The records below should be written out again, exactly.

● ● ● ● ●

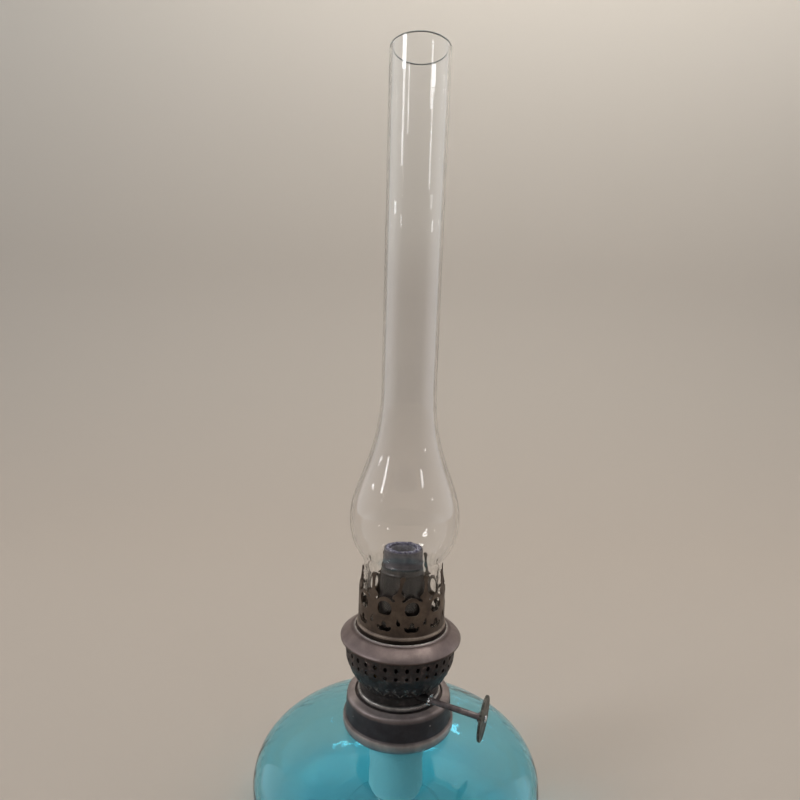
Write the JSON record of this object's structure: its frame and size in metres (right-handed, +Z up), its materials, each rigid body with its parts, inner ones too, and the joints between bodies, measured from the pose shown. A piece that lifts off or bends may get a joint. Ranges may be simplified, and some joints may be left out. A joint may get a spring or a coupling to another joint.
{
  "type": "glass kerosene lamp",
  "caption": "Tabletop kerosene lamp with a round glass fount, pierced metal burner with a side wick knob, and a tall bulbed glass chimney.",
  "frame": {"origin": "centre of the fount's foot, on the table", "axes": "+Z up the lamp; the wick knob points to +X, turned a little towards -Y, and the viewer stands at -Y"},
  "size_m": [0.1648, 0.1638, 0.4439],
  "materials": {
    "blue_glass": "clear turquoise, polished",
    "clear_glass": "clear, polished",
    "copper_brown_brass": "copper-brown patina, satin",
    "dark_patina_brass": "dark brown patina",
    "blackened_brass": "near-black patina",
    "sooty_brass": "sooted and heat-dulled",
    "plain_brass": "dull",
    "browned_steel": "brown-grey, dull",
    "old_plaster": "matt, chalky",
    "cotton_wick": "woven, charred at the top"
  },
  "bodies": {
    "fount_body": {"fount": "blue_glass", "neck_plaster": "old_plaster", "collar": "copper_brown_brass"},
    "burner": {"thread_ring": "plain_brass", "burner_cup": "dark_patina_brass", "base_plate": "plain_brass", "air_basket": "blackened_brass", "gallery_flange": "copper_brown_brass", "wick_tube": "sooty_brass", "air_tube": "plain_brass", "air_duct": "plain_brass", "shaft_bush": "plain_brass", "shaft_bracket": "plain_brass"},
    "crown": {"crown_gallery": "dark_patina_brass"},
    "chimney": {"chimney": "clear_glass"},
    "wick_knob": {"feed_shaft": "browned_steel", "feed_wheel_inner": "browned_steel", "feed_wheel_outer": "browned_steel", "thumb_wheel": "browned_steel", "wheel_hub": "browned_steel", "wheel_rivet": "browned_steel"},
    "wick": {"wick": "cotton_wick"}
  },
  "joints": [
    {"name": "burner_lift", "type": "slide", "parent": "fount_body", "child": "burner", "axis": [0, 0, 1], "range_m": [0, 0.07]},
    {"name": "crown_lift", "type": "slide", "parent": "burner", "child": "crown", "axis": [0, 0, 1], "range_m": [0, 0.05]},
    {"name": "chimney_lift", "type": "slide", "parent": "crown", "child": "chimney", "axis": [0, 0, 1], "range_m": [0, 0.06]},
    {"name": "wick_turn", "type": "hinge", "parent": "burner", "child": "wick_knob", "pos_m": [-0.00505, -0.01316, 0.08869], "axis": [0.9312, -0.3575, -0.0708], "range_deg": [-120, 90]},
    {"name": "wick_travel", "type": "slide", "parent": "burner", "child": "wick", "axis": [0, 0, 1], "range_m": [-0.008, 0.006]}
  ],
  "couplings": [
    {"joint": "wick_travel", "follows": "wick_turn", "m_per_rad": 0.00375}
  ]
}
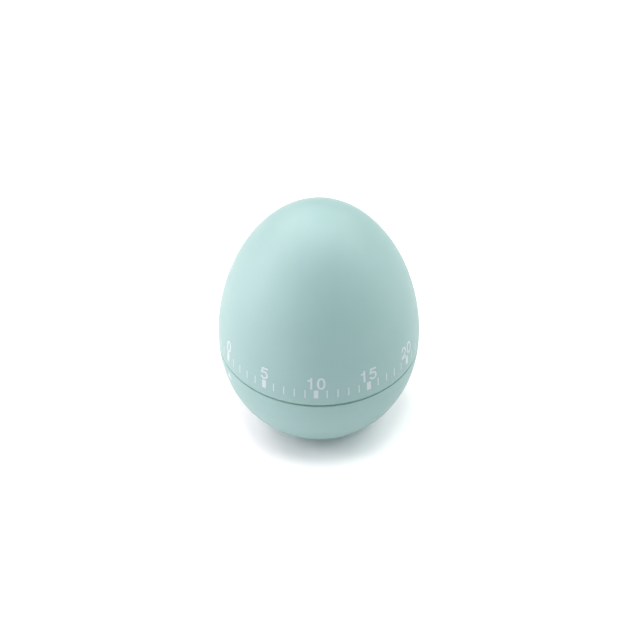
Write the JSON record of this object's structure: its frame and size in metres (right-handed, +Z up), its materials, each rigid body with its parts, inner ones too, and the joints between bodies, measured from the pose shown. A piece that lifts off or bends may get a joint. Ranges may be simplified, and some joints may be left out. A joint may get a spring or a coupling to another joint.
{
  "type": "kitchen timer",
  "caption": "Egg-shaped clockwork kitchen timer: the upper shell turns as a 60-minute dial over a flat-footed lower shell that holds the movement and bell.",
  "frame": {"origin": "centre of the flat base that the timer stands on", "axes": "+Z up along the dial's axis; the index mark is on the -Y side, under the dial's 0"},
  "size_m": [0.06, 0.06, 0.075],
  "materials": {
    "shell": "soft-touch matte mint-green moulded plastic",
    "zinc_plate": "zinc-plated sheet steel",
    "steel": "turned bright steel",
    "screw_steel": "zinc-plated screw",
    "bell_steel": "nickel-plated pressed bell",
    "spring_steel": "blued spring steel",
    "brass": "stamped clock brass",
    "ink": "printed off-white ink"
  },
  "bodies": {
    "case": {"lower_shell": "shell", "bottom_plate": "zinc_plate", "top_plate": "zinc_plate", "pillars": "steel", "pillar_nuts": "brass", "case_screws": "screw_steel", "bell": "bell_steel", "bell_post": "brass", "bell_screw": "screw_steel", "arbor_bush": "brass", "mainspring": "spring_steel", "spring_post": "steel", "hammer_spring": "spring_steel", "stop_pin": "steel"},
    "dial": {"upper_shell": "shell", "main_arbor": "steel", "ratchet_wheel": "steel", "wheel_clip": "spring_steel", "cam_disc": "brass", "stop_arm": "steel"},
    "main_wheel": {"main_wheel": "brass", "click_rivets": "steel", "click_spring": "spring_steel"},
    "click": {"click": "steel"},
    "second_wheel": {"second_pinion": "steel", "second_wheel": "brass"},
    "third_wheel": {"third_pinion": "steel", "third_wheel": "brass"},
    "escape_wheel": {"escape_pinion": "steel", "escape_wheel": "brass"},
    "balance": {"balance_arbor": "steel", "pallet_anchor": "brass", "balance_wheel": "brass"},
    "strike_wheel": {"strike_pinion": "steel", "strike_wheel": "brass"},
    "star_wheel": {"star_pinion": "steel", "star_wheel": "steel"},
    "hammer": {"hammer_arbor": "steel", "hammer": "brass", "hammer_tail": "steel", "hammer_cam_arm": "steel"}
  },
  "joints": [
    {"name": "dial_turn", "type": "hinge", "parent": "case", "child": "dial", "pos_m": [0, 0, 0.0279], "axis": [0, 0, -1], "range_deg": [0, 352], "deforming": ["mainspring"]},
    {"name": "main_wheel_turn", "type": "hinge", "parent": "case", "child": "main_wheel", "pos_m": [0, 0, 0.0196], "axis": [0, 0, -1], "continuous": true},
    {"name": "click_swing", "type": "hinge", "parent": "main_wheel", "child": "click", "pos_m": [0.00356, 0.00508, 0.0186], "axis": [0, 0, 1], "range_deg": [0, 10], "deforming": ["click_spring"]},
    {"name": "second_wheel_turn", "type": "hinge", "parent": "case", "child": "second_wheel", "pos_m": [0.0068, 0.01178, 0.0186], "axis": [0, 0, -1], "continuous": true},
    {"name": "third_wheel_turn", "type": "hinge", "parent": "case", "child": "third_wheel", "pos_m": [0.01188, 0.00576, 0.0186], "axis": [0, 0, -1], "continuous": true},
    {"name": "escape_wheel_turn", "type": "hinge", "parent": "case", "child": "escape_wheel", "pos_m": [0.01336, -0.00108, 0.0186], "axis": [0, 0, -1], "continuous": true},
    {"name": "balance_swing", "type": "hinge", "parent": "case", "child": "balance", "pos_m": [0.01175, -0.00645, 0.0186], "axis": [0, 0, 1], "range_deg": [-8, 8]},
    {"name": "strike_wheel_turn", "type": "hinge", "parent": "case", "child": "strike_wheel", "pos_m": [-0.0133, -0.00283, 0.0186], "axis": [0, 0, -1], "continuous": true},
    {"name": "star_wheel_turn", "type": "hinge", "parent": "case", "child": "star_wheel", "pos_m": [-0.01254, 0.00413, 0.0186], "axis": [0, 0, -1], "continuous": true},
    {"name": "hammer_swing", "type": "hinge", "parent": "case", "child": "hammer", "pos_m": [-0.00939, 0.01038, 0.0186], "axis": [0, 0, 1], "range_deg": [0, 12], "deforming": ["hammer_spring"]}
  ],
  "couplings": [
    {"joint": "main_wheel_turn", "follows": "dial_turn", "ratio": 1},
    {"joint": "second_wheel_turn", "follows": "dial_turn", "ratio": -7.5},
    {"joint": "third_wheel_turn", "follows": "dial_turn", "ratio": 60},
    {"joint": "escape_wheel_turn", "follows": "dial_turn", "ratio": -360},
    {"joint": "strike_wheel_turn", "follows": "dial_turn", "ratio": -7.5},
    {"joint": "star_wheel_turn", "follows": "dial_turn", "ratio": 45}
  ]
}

● ● ● ● ●

Response below:
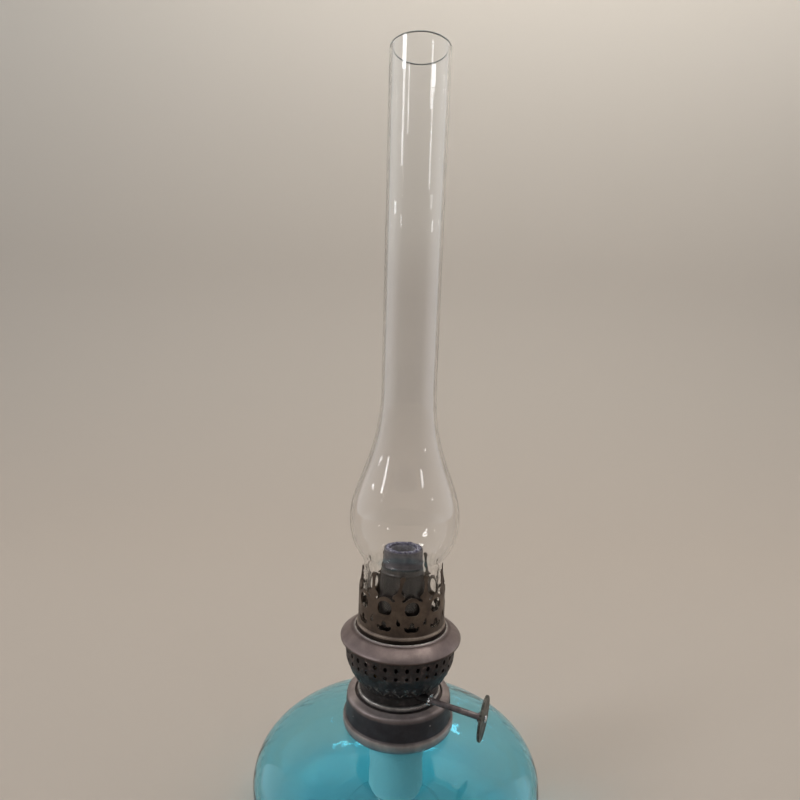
Write the JSON record of this object's structure: its frame and size in metres (right-handed, +Z up), its materials, each rigid body with its parts, inner ones too, and the joints between bodies, measured from the pose shown. A piece that lifts off or bends may get a joint. Ranges may be simplified, and some joints may be left out. A joint may get a spring or a coupling to another joint.
{
  "type": "glass kerosene lamp",
  "caption": "Tabletop kerosene lamp with a round glass fount, pierced metal burner with a side wick knob, and a tall bulbed glass chimney.",
  "frame": {"origin": "centre of the fount's foot, on the table", "axes": "+Z up the lamp; the wick knob points to +X, turned a little towards -Y, and the viewer stands at -Y"},
  "size_m": [0.1648, 0.1638, 0.4439],
  "materials": {
    "blue_glass": "clear turquoise, polished",
    "clear_glass": "clear, polished",
    "copper_brown_brass": "copper-brown patina, satin",
    "dark_patina_brass": "dark brown patina",
    "blackened_brass": "near-black patina",
    "sooty_brass": "sooted and heat-dulled",
    "plain_brass": "dull",
    "browned_steel": "brown-grey, dull",
    "old_plaster": "matt, chalky",
    "cotton_wick": "woven, charred at the top"
  },
  "bodies": {
    "fount_body": {"fount": "blue_glass", "neck_plaster": "old_plaster", "collar": "copper_brown_brass"},
    "burner": {"thread_ring": "plain_brass", "burner_cup": "dark_patina_brass", "base_plate": "plain_brass", "air_basket": "blackened_brass", "gallery_flange": "copper_brown_brass", "wick_tube": "sooty_brass", "air_tube": "plain_brass", "air_duct": "plain_brass", "shaft_bush": "plain_brass", "shaft_bracket": "plain_brass"},
    "crown": {"crown_gallery": "dark_patina_brass"},
    "chimney": {"chimney": "clear_glass"},
    "wick_knob": {"feed_shaft": "browned_steel", "feed_wheel_inner": "browned_steel", "feed_wheel_outer": "browned_steel", "thumb_wheel": "browned_steel", "wheel_hub": "browned_steel", "wheel_rivet": "browned_steel"},
    "wick": {"wick": "cotton_wick"}
  },
  "joints": [
    {"name": "burner_lift", "type": "slide", "parent": "fount_body", "child": "burner", "axis": [0, 0, 1], "range_m": [0, 0.07]},
    {"name": "crown_lift", "type": "slide", "parent": "burner", "child": "crown", "axis": [0, 0, 1], "range_m": [0, 0.05]},
    {"name": "chimney_lift", "type": "slide", "parent": "crown", "child": "chimney", "axis": [0, 0, 1], "range_m": [0, 0.06]},
    {"name": "wick_turn", "type": "hinge", "parent": "burner", "child": "wick_knob", "pos_m": [-0.00505, -0.01316, 0.08869], "axis": [0.9312, -0.3575, -0.0708], "range_deg": [-120, 90]},
    {"name": "wick_travel", "type": "slide", "parent": "burner", "child": "wick", "axis": [0, 0, 1], "range_m": [-0.008, 0.006]}
  ],
  "couplings": [
    {"joint": "wick_travel", "follows": "wick_turn", "m_per_rad": 0.00375}
  ]
}
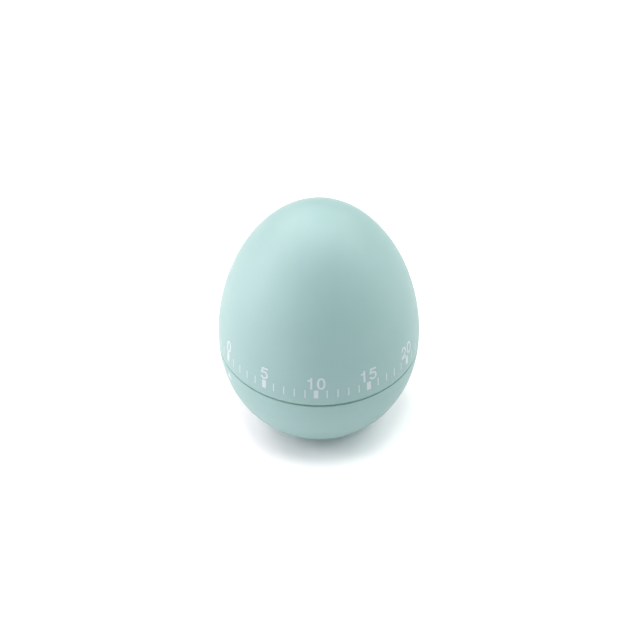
Write the JSON record of this object's structure: its frame and size in metres (right-handed, +Z up), its materials, each rigid body with its parts, inner ones too, and the joints between bodies, measured from the pose shown. A piece that lifts off or bends may get a joint. Ranges may be simplified, and some joints may be left out. A joint may get a spring or a coupling to another joint.
{
  "type": "kitchen timer",
  "caption": "Egg-shaped clockwork kitchen timer: the upper shell turns as a 60-minute dial over a flat-footed lower shell that holds the movement and bell.",
  "frame": {"origin": "centre of the flat base that the timer stands on", "axes": "+Z up along the dial's axis; the index mark is on the -Y side, under the dial's 0"},
  "size_m": [0.06, 0.06, 0.075],
  "materials": {
    "shell": "soft-touch matte mint-green moulded plastic",
    "zinc_plate": "zinc-plated sheet steel",
    "steel": "turned bright steel",
    "screw_steel": "zinc-plated screw",
    "bell_steel": "nickel-plated pressed bell",
    "spring_steel": "blued spring steel",
    "brass": "stamped clock brass",
    "ink": "printed off-white ink"
  },
  "bodies": {
    "case": {"lower_shell": "shell", "bottom_plate": "zinc_plate", "top_plate": "zinc_plate", "pillars": "steel", "pillar_nuts": "brass", "case_screws": "screw_steel", "bell": "bell_steel", "bell_post": "brass", "bell_screw": "screw_steel", "arbor_bush": "brass", "mainspring": "spring_steel", "spring_post": "steel", "hammer_spring": "spring_steel", "stop_pin": "steel"},
    "dial": {"upper_shell": "shell", "main_arbor": "steel", "ratchet_wheel": "steel", "wheel_clip": "spring_steel", "cam_disc": "brass", "stop_arm": "steel"},
    "main_wheel": {"main_wheel": "brass", "click_rivets": "steel", "click_spring": "spring_steel"},
    "click": {"click": "steel"},
    "second_wheel": {"second_pinion": "steel", "second_wheel": "brass"},
    "third_wheel": {"third_pinion": "steel", "third_wheel": "brass"},
    "escape_wheel": {"escape_pinion": "steel", "escape_wheel": "brass"},
    "balance": {"balance_arbor": "steel", "pallet_anchor": "brass", "balance_wheel": "brass"},
    "strike_wheel": {"strike_pinion": "steel", "strike_wheel": "brass"},
    "star_wheel": {"star_pinion": "steel", "star_wheel": "steel"},
    "hammer": {"hammer_arbor": "steel", "hammer": "brass", "hammer_tail": "steel", "hammer_cam_arm": "steel"}
  },
  "joints": [
    {"name": "dial_turn", "type": "hinge", "parent": "case", "child": "dial", "pos_m": [0, 0, 0.0279], "axis": [0, 0, -1], "range_deg": [0, 352], "deforming": ["mainspring"]},
    {"name": "main_wheel_turn", "type": "hinge", "parent": "case", "child": "main_wheel", "pos_m": [0, 0, 0.0196], "axis": [0, 0, -1], "continuous": true},
    {"name": "click_swing", "type": "hinge", "parent": "main_wheel", "child": "click", "pos_m": [0.00356, 0.00508, 0.0186], "axis": [0, 0, 1], "range_deg": [0, 10], "deforming": ["click_spring"]},
    {"name": "second_wheel_turn", "type": "hinge", "parent": "case", "child": "second_wheel", "pos_m": [0.0068, 0.01178, 0.0186], "axis": [0, 0, -1], "continuous": true},
    {"name": "third_wheel_turn", "type": "hinge", "parent": "case", "child": "third_wheel", "pos_m": [0.01188, 0.00576, 0.0186], "axis": [0, 0, -1], "continuous": true},
    {"name": "escape_wheel_turn", "type": "hinge", "parent": "case", "child": "escape_wheel", "pos_m": [0.01336, -0.00108, 0.0186], "axis": [0, 0, -1], "continuous": true},
    {"name": "balance_swing", "type": "hinge", "parent": "case", "child": "balance", "pos_m": [0.01175, -0.00645, 0.0186], "axis": [0, 0, 1], "range_deg": [-8, 8]},
    {"name": "strike_wheel_turn", "type": "hinge", "parent": "case", "child": "strike_wheel", "pos_m": [-0.0133, -0.00283, 0.0186], "axis": [0, 0, -1], "continuous": true},
    {"name": "star_wheel_turn", "type": "hinge", "parent": "case", "child": "star_wheel", "pos_m": [-0.01254, 0.00413, 0.0186], "axis": [0, 0, -1], "continuous": true},
    {"name": "hammer_swing", "type": "hinge", "parent": "case", "child": "hammer", "pos_m": [-0.00939, 0.01038, 0.0186], "axis": [0, 0, 1], "range_deg": [0, 12], "deforming": ["hammer_spring"]}
  ],
  "couplings": [
    {"joint": "main_wheel_turn", "follows": "dial_turn", "ratio": 1},
    {"joint": "second_wheel_turn", "follows": "dial_turn", "ratio": -7.5},
    {"joint": "third_wheel_turn", "follows": "dial_turn", "ratio": 60},
    {"joint": "escape_wheel_turn", "follows": "dial_turn", "ratio": -360},
    {"joint": "strike_wheel_turn", "follows": "dial_turn", "ratio": -7.5},
    {"joint": "star_wheel_turn", "follows": "dial_turn", "ratio": 45}
  ]
}